## SET TASK
Everything in the listing below from the line containing "build_ruffles()" through the line containing "import numpy as np" should be repeated exactly; leave out every other line.
GIVEN DATA start
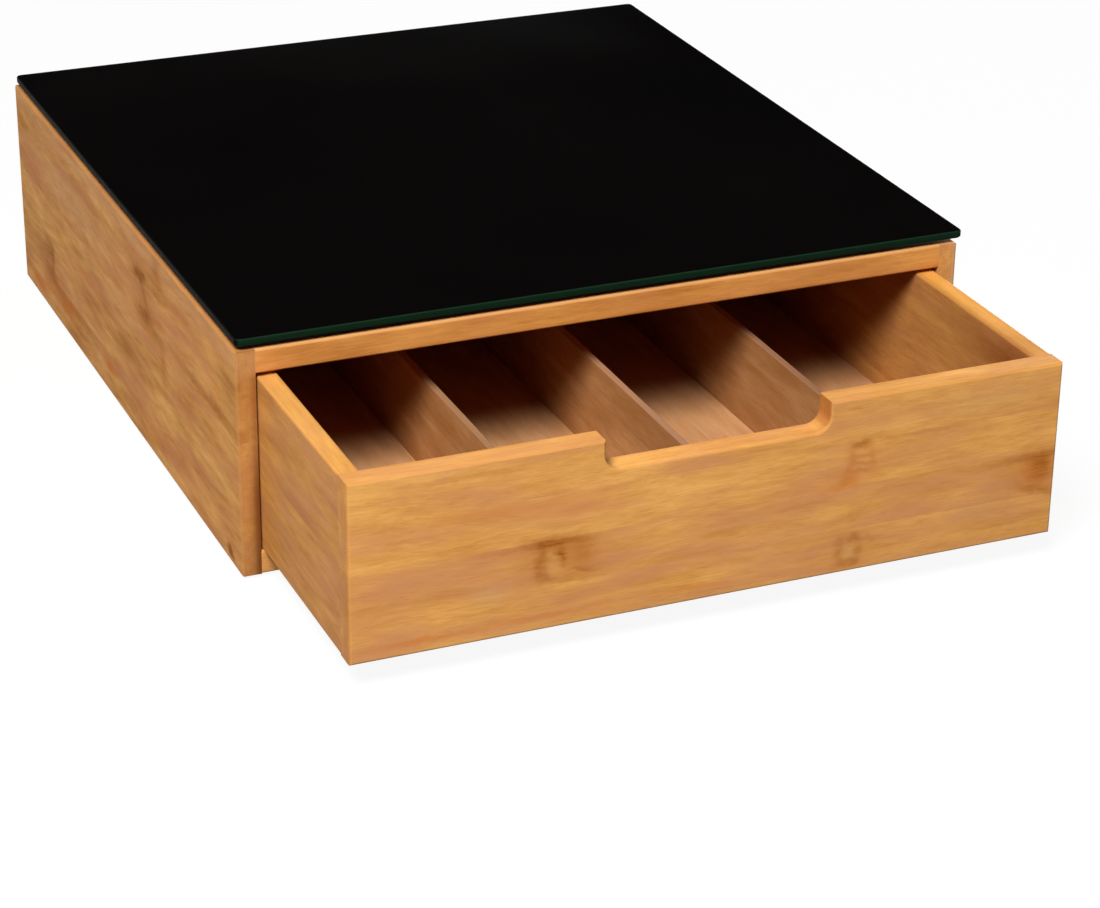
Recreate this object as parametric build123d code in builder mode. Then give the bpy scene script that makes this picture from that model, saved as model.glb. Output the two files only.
GIVEN DATA end
GIVEN DATA start
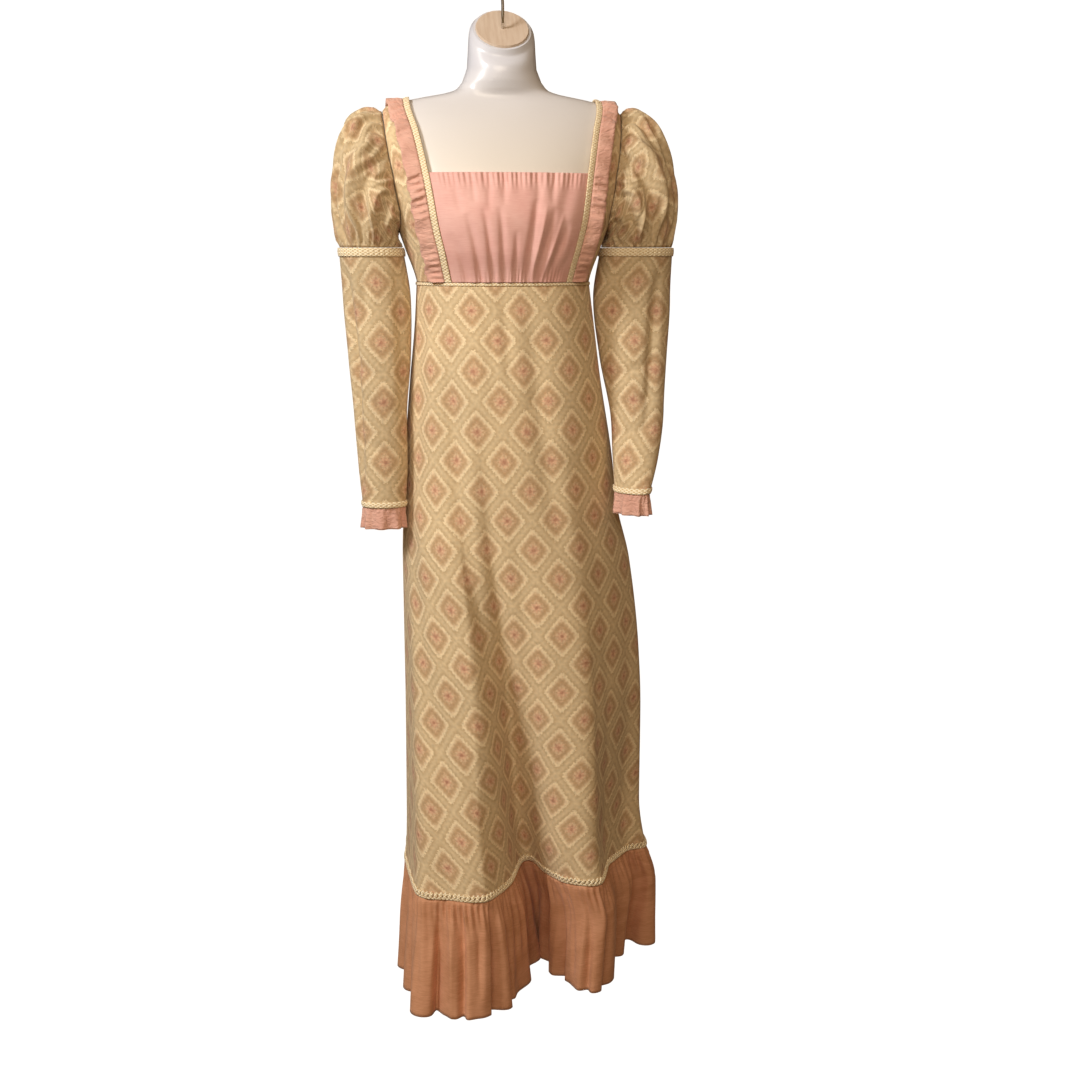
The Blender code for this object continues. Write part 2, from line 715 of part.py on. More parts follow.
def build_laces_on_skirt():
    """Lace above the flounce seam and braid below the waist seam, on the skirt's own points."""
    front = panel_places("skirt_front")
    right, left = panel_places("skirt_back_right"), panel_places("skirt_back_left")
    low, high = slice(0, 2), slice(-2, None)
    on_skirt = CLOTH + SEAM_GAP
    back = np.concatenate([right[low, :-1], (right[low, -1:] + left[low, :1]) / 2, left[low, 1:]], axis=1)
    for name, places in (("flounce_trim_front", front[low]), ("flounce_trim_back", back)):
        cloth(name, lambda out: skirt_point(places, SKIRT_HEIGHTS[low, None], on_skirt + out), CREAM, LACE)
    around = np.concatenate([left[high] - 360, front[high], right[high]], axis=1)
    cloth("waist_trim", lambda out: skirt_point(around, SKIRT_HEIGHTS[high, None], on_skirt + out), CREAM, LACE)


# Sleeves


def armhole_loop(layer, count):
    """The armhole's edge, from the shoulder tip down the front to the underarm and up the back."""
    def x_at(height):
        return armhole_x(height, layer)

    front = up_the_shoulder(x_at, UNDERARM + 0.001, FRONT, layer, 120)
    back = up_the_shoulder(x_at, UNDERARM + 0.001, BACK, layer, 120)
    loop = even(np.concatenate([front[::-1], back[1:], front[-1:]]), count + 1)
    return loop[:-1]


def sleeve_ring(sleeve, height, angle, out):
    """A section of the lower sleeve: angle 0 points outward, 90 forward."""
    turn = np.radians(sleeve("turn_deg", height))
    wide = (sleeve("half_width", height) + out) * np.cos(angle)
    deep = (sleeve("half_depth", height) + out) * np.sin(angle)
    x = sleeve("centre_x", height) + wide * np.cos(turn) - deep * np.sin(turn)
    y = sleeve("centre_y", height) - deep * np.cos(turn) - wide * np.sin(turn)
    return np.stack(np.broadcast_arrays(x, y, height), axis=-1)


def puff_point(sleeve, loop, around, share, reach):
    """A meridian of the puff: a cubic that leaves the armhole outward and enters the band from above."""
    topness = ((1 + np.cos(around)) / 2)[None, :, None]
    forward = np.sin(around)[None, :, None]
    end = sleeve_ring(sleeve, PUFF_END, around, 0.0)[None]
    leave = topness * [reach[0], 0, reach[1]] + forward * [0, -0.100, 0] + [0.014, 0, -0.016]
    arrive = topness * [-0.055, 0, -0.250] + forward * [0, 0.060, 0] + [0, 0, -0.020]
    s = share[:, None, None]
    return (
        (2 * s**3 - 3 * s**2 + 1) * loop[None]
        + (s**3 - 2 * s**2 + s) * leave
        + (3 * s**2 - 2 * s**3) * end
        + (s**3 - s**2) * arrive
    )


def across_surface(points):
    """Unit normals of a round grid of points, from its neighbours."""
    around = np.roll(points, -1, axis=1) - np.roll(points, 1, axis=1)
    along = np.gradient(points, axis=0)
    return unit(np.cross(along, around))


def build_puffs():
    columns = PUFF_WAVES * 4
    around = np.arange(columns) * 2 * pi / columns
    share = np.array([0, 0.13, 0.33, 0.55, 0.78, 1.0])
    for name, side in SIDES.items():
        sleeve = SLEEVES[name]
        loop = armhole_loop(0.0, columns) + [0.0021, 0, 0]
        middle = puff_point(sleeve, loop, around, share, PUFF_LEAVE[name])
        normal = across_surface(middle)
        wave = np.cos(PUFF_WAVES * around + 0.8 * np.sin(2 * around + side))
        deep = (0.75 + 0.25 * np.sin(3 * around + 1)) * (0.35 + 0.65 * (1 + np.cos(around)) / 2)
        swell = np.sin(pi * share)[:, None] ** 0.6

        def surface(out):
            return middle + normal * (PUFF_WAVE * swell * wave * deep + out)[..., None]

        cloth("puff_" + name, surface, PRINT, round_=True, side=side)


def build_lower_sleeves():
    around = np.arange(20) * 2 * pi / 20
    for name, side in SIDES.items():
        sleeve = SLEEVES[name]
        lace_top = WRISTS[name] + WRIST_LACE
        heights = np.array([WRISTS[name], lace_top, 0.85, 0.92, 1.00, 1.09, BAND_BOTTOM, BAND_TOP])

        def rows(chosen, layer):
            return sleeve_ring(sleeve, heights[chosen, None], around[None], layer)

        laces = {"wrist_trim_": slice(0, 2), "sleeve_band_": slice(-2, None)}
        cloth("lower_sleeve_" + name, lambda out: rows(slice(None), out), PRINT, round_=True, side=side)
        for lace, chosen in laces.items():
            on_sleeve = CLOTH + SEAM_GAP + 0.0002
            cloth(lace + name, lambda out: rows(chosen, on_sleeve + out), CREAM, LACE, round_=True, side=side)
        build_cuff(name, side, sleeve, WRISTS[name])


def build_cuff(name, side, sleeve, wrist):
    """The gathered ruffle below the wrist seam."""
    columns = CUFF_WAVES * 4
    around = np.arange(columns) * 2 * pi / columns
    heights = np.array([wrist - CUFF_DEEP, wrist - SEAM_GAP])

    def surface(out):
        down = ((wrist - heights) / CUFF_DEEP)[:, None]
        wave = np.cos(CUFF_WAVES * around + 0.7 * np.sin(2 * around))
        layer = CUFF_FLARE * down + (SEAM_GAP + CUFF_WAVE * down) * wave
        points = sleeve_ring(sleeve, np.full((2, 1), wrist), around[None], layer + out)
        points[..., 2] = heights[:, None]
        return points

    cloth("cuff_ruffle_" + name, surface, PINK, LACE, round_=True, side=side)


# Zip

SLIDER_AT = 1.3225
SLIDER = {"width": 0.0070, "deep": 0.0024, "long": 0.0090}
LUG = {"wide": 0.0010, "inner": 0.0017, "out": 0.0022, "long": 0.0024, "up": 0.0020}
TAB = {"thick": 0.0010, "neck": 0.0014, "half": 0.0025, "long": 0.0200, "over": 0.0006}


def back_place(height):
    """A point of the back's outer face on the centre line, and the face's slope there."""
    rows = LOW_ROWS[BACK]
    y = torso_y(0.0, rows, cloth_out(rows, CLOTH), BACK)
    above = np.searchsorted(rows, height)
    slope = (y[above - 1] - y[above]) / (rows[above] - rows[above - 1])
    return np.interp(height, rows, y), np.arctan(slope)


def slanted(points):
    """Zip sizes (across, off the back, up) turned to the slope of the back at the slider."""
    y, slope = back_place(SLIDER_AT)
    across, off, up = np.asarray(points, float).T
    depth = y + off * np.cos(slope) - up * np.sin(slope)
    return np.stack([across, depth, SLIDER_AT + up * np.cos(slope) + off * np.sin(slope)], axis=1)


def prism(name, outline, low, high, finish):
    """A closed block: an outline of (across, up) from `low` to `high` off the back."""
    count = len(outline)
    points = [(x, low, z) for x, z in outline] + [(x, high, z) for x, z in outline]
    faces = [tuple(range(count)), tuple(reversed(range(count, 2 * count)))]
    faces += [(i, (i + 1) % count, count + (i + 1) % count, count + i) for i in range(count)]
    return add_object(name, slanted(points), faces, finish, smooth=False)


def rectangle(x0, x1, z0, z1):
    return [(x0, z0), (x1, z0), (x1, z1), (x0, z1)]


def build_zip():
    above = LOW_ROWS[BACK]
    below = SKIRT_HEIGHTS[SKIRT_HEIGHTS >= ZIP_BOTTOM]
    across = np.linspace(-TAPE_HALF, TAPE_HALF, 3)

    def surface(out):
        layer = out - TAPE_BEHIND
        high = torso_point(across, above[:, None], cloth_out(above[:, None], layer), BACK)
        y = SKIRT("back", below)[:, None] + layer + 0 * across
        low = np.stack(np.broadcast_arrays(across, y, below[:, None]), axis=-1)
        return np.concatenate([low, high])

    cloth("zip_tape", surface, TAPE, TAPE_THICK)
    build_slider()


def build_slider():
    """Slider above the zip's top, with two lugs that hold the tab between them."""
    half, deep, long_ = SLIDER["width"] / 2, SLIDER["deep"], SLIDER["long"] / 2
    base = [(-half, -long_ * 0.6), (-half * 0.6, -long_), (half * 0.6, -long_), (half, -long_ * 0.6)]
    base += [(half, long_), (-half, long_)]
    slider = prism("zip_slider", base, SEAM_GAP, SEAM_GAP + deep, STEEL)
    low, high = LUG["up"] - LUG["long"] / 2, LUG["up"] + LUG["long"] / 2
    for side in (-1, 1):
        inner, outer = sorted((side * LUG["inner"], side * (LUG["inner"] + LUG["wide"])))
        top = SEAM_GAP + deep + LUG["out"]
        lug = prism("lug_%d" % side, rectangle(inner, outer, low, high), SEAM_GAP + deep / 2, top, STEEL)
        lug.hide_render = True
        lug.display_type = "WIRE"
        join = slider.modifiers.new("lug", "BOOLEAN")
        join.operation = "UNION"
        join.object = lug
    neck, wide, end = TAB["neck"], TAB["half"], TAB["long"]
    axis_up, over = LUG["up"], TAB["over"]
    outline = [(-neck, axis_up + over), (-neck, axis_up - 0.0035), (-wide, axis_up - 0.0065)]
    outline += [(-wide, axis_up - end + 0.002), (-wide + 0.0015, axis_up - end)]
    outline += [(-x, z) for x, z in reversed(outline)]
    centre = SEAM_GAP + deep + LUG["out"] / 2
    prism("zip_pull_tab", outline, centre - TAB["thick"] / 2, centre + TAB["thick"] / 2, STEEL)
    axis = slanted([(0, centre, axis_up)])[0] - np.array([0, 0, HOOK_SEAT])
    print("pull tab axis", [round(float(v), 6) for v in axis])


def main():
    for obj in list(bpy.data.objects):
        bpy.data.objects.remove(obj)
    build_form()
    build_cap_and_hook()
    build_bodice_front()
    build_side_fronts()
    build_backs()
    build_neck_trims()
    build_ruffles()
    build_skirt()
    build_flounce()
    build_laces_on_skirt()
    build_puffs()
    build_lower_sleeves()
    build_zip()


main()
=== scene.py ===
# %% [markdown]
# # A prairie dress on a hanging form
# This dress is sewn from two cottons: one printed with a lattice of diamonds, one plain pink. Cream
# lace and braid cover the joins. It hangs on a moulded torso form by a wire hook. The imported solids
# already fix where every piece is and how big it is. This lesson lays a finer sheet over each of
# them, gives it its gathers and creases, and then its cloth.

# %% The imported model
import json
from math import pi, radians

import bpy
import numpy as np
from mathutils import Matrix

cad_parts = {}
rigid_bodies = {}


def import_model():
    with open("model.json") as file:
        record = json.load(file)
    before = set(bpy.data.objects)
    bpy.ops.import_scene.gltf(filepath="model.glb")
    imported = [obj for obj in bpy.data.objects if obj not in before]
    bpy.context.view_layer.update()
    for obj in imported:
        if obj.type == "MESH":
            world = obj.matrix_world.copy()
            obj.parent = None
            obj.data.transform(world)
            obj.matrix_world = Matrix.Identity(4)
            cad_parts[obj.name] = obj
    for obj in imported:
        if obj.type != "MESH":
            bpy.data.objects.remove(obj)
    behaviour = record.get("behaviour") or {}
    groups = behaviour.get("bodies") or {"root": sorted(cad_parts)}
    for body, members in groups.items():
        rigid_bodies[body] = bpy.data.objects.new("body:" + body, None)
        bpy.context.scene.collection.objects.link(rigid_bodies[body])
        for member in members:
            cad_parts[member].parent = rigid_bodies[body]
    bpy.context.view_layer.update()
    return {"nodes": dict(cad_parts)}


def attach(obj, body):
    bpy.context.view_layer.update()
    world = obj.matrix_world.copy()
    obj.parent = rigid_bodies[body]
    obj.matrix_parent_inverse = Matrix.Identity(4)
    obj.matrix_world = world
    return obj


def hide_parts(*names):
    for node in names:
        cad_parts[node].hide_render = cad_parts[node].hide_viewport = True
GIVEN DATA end
## COMPLETED TASK
    build_ruffles()
    build_skirt()
    build_flounce()
    build_laces_on_skirt()
    build_puffs()
    build_lower_sleeves()
    build_zip()


main()
=== scene.py ===
# %% [markdown]
# # A prairie dress on a hanging form
# This dress is sewn from two cottons: one printed with a lattice of diamonds, one plain pink. Cream
# lace and braid cover the joins. It hangs on a moulded torso form by a wire hook. The imported solids
# already fix where every piece is and how big it is. This lesson lays a finer sheet over each of
# them, gives it its gathers and creases, and then its cloth.

# %% The imported model
import json
from math import pi, radians

import bpy
import numpy as np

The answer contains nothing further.